Cookies and Cream Icing Recipe
How to make cookies and cream buttercream icing at home using a stand mixer
Course: Dessert
Cuisine: American
Keyword: icing, macaron filling
Yield: 60 macarons
Author: Jenna Atkinson
- 1/2 cup butter room temperature
- 2 tbsp Oreo crumbs
- 8 Oreo Cookies smashed into small pieces
- 1 1/2 cups Icing sugar
- 2 tbsp milk 2%
- 4 tsp vanilla extract
Begin by creaming the butter until it is fluffy, just a few minutes by a stand mixer. Add your vanilla extract and cream together.

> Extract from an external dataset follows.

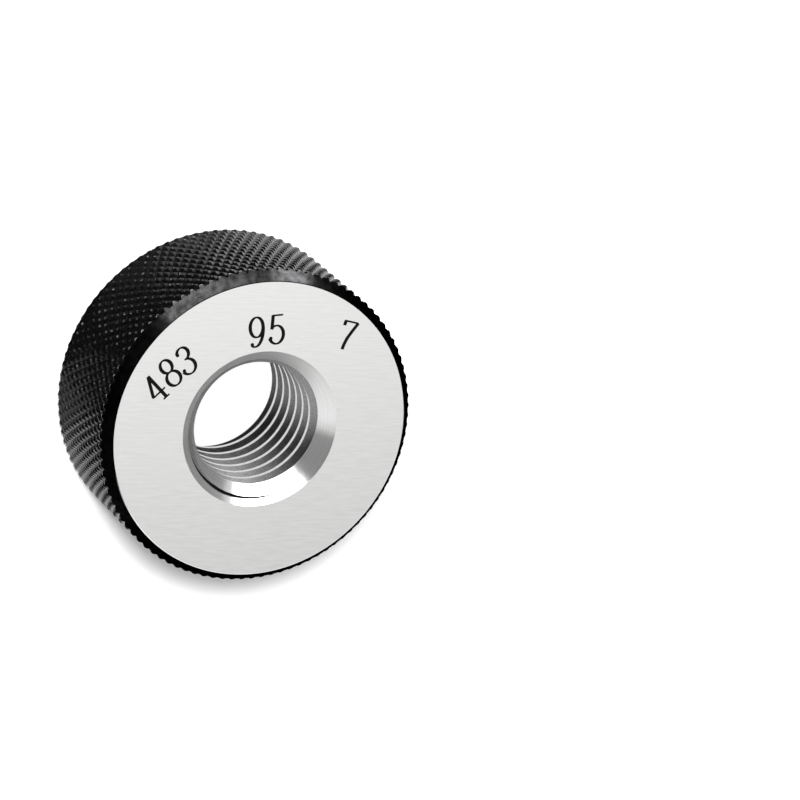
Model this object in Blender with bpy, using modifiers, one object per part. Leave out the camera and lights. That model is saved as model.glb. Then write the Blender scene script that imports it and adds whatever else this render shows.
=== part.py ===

Add the milk and mix together. It should be a but liquidy and not fully come together yet.
Add Oreo crumbs.
Put Oreos into a ziploc bag. Place the bad on a wooden cutting board and then put the cutting board on a strong surface. You could put it on your kitchen counter or on your dining room table. Smash the cookies using a kitchen mallet or crush them up with the opposite end of a wooden spoon until they are all broken up into smaller pieces. Remove the Oreos from the bag and put them in your stand mixer bowl. Mix together with butter mixture.
Start adding the icing sugar 1/2 cup at a time and beat it until it’s fully combined and a nice consistency. If you need the icing a bit more stiff add a bit more icing sugar. If you need the icing more runny, add a splash of milk.
Your icing is ready. For any leftovers, store in the fridge for 5-7 days. For anything longer, store in the freezer for up to one month.